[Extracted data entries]
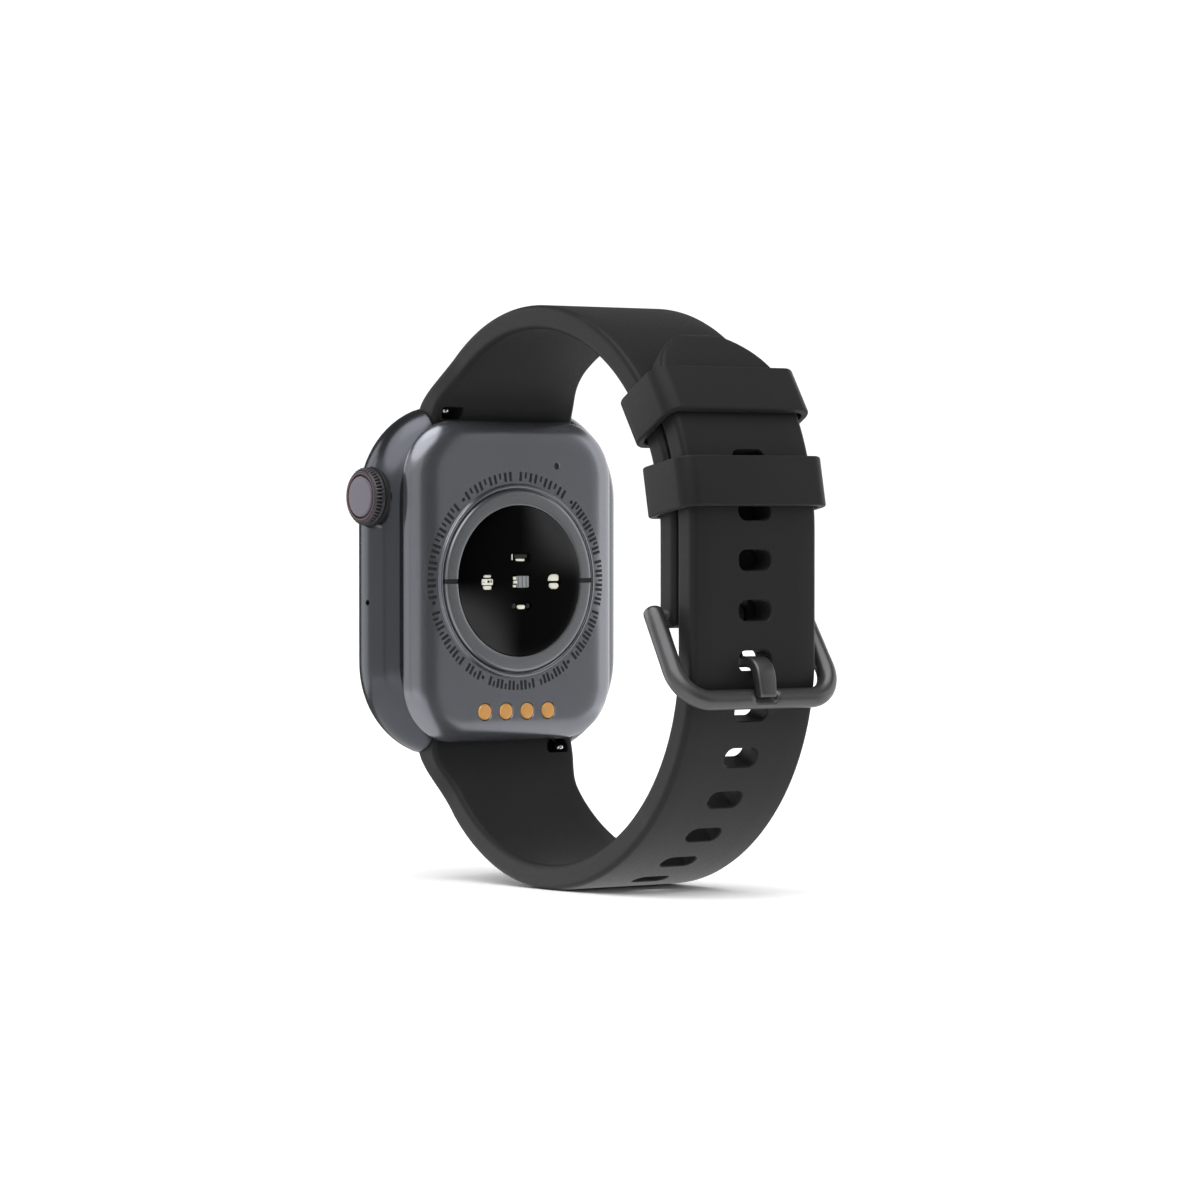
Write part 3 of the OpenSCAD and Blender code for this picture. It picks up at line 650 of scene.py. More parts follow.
def make_ring():
    """Two half rings round the lens, and the dark bars that part them."""
    r0, r1, top = LENS_R + 0.06, RING_R, RING_TOP
    profile = [(r0, RING_FOOT_Y), (r0, top - 0.12), (r0 + 0.04, top - 0.04), (r0 + 0.14, top),
               (r0 + 0.4, top), (r1 - 0.45, top), (r1 - 0.28, top - 0.02), (r1 - 0.12, top - 0.1),
               (r1 - 0.03, top - 0.22), (r1, top - 0.4), (r1, RING_FOOT_Y)]
    for place, turn in (("upper", 0), ("lower", math.pi)):
        piece = lofted("ring_half_" + place, ring_sector(profile, turn, turn + math.pi, 0.3, 96))
        finish_piece(piece, ring_metal, "watch", ["sensor_ring_" + place])
    low = [(r, min(y, top - 0.1)) for r, y in profile]
    bars = Shell()
    for side in (1, -1):
        rings = []
        for i in range(5):
            z = -0.28 + 0.56 * i / 4
            rings.append([(side * math.sqrt(r * r - z * z), y, z) for r, y in low])
        bars.loft(rings)
    finish_piece(new_object("ring_splits", bars), black_insert_and_shade, "watch", ["ring_insulators"])


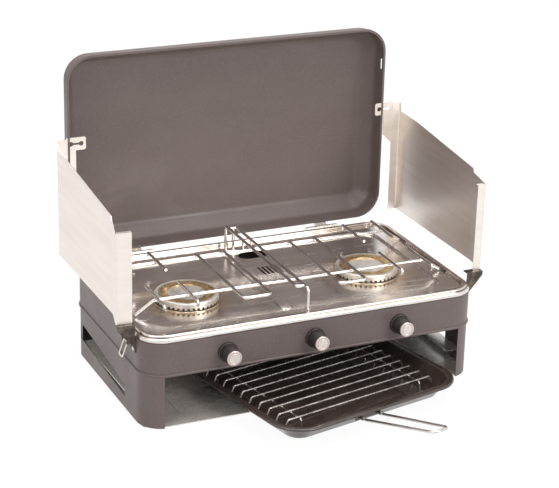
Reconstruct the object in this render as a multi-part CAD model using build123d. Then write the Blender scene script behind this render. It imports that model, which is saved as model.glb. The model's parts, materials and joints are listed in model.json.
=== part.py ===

◆ Exercise requirements
From the records above, please extract every line and repeat it exactly.

◆ Problem solution
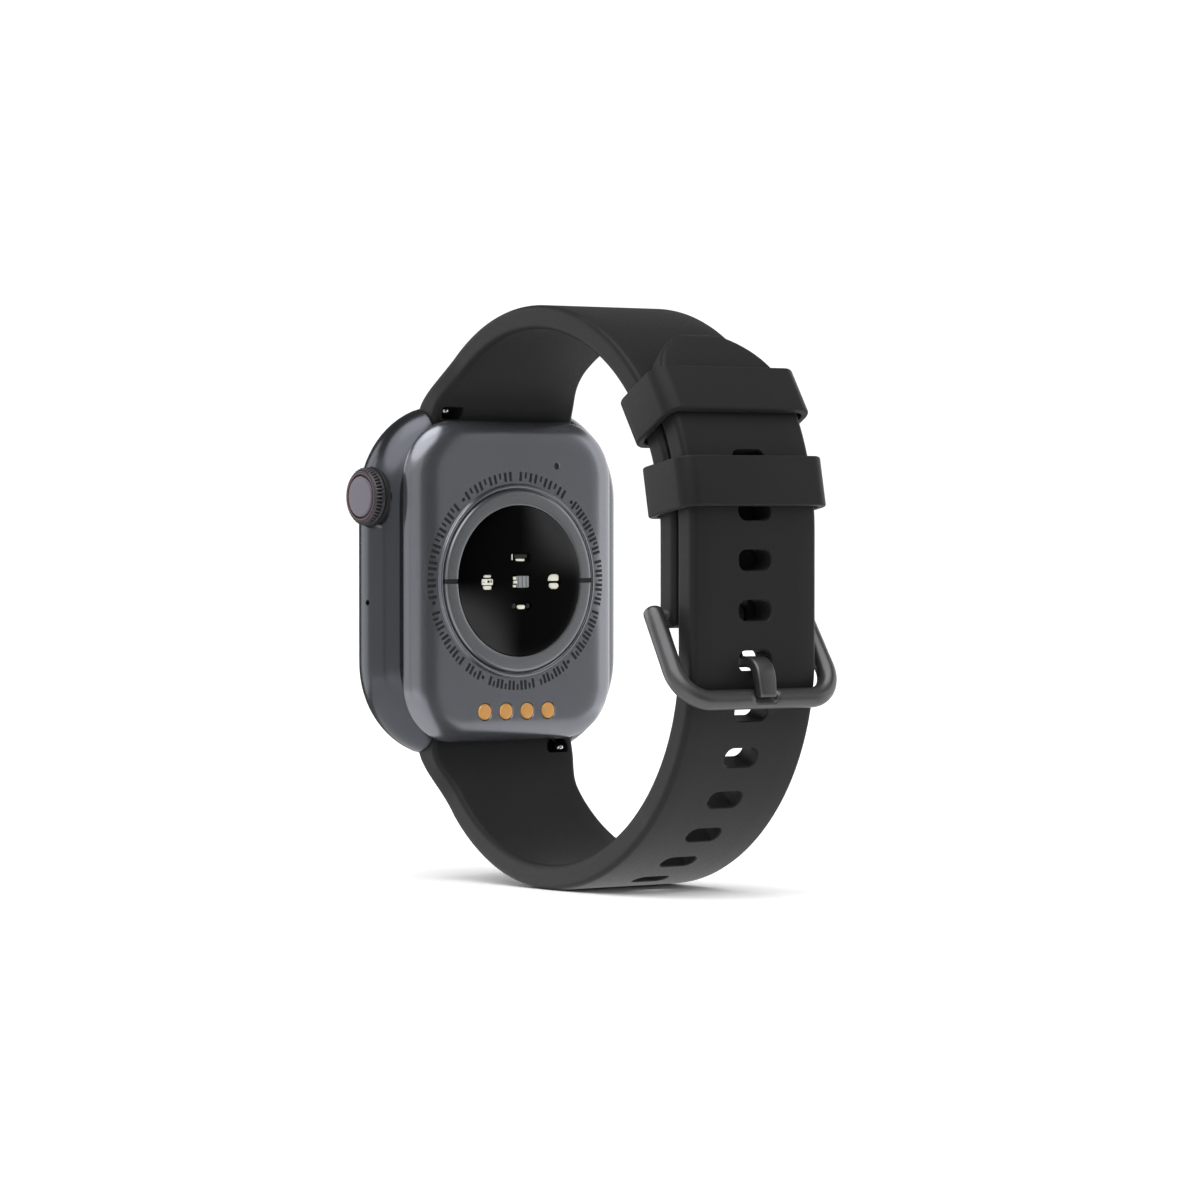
Write part 3 of the OpenSCAD and Blender code for this picture. It picks up at line 650 of scene.py. More parts follow.
def make_ring():
    """Two half rings round the lens, and the dark bars that part them."""
    r0, r1, top = LENS_R + 0.06, RING_R, RING_TOP
    profile = [(r0, RING_FOOT_Y), (r0, top - 0.12), (r0 + 0.04, top - 0.04), (r0 + 0.14, top),
               (r0 + 0.4, top), (r1 - 0.45, top), (r1 - 0.28, top - 0.02), (r1 - 0.12, top - 0.1),
               (r1 - 0.03, top - 0.22), (r1, top - 0.4), (r1, RING_FOOT_Y)]
    for place, turn in (("upper", 0), ("lower", math.pi)):
        piece = lofted("ring_half_" + place, ring_sector(profile, turn, turn + math.pi, 0.3, 96))
        finish_piece(piece, ring_metal, "watch", ["sensor_ring_" + place])
    low = [(r, min(y, top - 0.1)) for r, y in profile]
    bars = Shell()
    for side in (1, -1):
        rings = []
        for i in range(5):
            z = -0.28 + 0.56 * i / 4
            rings.append([(side * math.sqrt(r * r - z * z), y, z) for r, y in low])
        bars.loft(rings)
    finish_piece(new_object("ring_splits", bars), black_insert_and_shade, "watch", ["ring_insulators"])


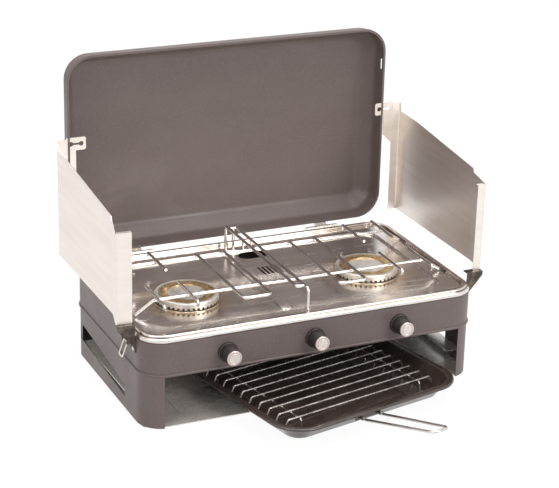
Reconstruct the object in this render as a multi-part CAD model using build123d. Then write the Blender scene script behind this render. It imports that model, which is saved as model.glb. The model's parts, materials and joints are listed in model.json.
=== part.py ===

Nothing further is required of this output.